> [TASK OBJECTIVE]: Copy out all the entries exactly.

======== SUPPLIED INFORMATION

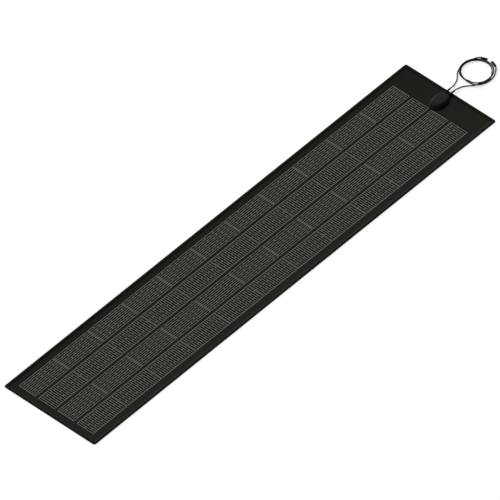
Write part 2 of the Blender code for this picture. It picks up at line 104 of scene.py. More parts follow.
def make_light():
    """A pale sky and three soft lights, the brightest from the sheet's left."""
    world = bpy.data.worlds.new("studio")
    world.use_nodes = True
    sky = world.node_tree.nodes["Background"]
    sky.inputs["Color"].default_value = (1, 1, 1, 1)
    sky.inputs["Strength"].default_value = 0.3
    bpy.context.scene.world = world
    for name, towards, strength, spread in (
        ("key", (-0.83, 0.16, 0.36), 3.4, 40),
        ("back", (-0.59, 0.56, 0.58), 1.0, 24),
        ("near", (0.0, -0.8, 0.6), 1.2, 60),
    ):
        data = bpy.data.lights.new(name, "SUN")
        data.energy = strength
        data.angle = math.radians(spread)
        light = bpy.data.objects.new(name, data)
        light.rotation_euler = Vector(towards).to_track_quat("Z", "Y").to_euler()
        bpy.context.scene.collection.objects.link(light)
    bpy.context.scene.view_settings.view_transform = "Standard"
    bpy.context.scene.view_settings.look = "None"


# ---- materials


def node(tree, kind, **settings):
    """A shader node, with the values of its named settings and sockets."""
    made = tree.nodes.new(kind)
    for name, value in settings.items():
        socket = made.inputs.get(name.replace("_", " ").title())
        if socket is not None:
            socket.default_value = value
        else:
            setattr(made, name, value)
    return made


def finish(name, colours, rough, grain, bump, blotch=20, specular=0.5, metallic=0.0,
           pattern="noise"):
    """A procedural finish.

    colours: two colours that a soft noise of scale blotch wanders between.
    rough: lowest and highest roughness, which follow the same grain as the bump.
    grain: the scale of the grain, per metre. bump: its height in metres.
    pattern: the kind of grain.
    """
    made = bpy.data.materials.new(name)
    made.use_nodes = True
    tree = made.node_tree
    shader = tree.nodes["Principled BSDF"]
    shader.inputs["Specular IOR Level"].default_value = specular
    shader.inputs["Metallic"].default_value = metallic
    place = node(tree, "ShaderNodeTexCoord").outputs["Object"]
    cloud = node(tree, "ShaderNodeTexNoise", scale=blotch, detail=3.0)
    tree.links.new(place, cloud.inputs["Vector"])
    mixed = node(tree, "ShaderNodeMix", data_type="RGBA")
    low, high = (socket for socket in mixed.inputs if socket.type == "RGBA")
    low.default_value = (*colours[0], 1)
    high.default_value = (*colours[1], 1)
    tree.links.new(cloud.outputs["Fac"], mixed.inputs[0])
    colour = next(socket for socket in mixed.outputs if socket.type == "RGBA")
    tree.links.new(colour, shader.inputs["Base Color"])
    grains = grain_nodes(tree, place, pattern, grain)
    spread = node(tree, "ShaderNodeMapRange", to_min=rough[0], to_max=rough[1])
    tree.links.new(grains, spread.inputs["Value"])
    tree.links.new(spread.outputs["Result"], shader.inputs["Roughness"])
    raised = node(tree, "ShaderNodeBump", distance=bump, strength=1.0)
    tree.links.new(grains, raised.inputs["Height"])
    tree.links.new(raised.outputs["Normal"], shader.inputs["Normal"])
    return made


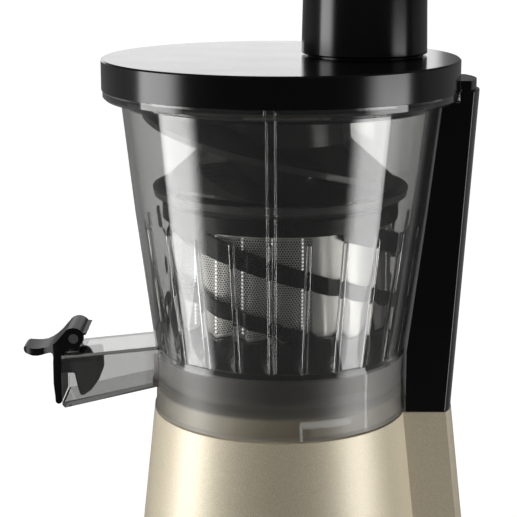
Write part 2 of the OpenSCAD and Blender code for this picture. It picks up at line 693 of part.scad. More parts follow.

================

> [SOLUTION FOR THIS TASK]:
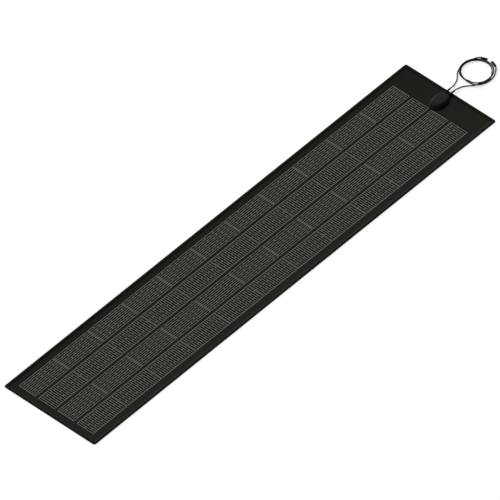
Write part 2 of the Blender code for this picture. It picks up at line 104 of scene.py. More parts follow.
def make_light():
    """A pale sky and three soft lights, the brightest from the sheet's left."""
    world = bpy.data.worlds.new("studio")
    world.use_nodes = True
    sky = world.node_tree.nodes["Background"]
    sky.inputs["Color"].default_value = (1, 1, 1, 1)
    sky.inputs["Strength"].default_value = 0.3
    bpy.context.scene.world = world
    for name, towards, strength, spread in (
        ("key", (-0.83, 0.16, 0.36), 3.4, 40),
        ("back", (-0.59, 0.56, 0.58), 1.0, 24),
        ("near", (0.0, -0.8, 0.6), 1.2, 60),
    ):
        data = bpy.data.lights.new(name, "SUN")
        data.energy = strength
        data.angle = math.radians(spread)
        light = bpy.data.objects.new(name, data)
        light.rotation_euler = Vector(towards).to_track_quat("Z", "Y").to_euler()
        bpy.context.scene.collection.objects.link(light)
    bpy.context.scene.view_settings.view_transform = "Standard"
    bpy.context.scene.view_settings.look = "None"


# ---- materials


def node(tree, kind, **settings):
    """A shader node, with the values of its named settings and sockets."""
    made = tree.nodes.new(kind)
    for name, value in settings.items():
        socket = made.inputs.get(name.replace("_", " ").title())
        if socket is not None:
            socket.default_value = value
        else:
            setattr(made, name, value)
    return made


def finish(name, colours, rough, grain, bump, blotch=20, specular=0.5, metallic=0.0,
           pattern="noise"):
    """A procedural finish.

    colours: two colours that a soft noise of scale blotch wanders between.
    rough: lowest and highest roughness, which follow the same grain as the bump.
    grain: the scale of the grain, per metre. bump: its height in metres.
    pattern: the kind of grain.
    """
    made = bpy.data.materials.new(name)
    made.use_nodes = True
    tree = made.node_tree
    shader = tree.nodes["Principled BSDF"]
    shader.inputs["Specular IOR Level"].default_value = specular
    shader.inputs["Metallic"].default_value = metallic
    place = node(tree, "ShaderNodeTexCoord").outputs["Object"]
    cloud = node(tree, "ShaderNodeTexNoise", scale=blotch, detail=3.0)
    tree.links.new(place, cloud.inputs["Vector"])
    mixed = node(tree, "ShaderNodeMix", data_type="RGBA")
    low, high = (socket for socket in mixed.inputs if socket.type == "RGBA")
    low.default_value = (*colours[0], 1)
    high.default_value = (*colours[1], 1)
    tree.links.new(cloud.outputs["Fac"], mixed.inputs[0])
    colour = next(socket for socket in mixed.outputs if socket.type == "RGBA")
    tree.links.new(colour, shader.inputs["Base Color"])
    grains = grain_nodes(tree, place, pattern, grain)
    spread = node(tree, "ShaderNodeMapRange", to_min=rough[0], to_max=rough[1])
    tree.links.new(grains, spread.inputs["Value"])
    tree.links.new(spread.outputs["Result"], shader.inputs["Roughness"])
    raised = node(tree, "ShaderNodeBump", distance=bump, strength=1.0)
    tree.links.new(grains, raised.inputs["Height"])
    tree.links.new(raised.outputs["Normal"], shader.inputs["Normal"])
    return made


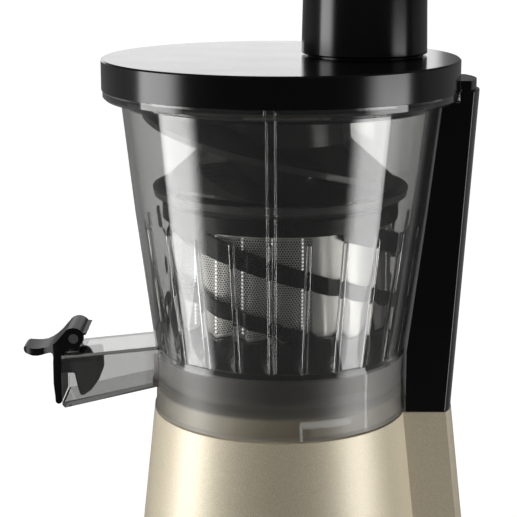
Write part 2 of the OpenSCAD and Blender code for this picture. It picks up at line 693 of part.scad. More parts follow.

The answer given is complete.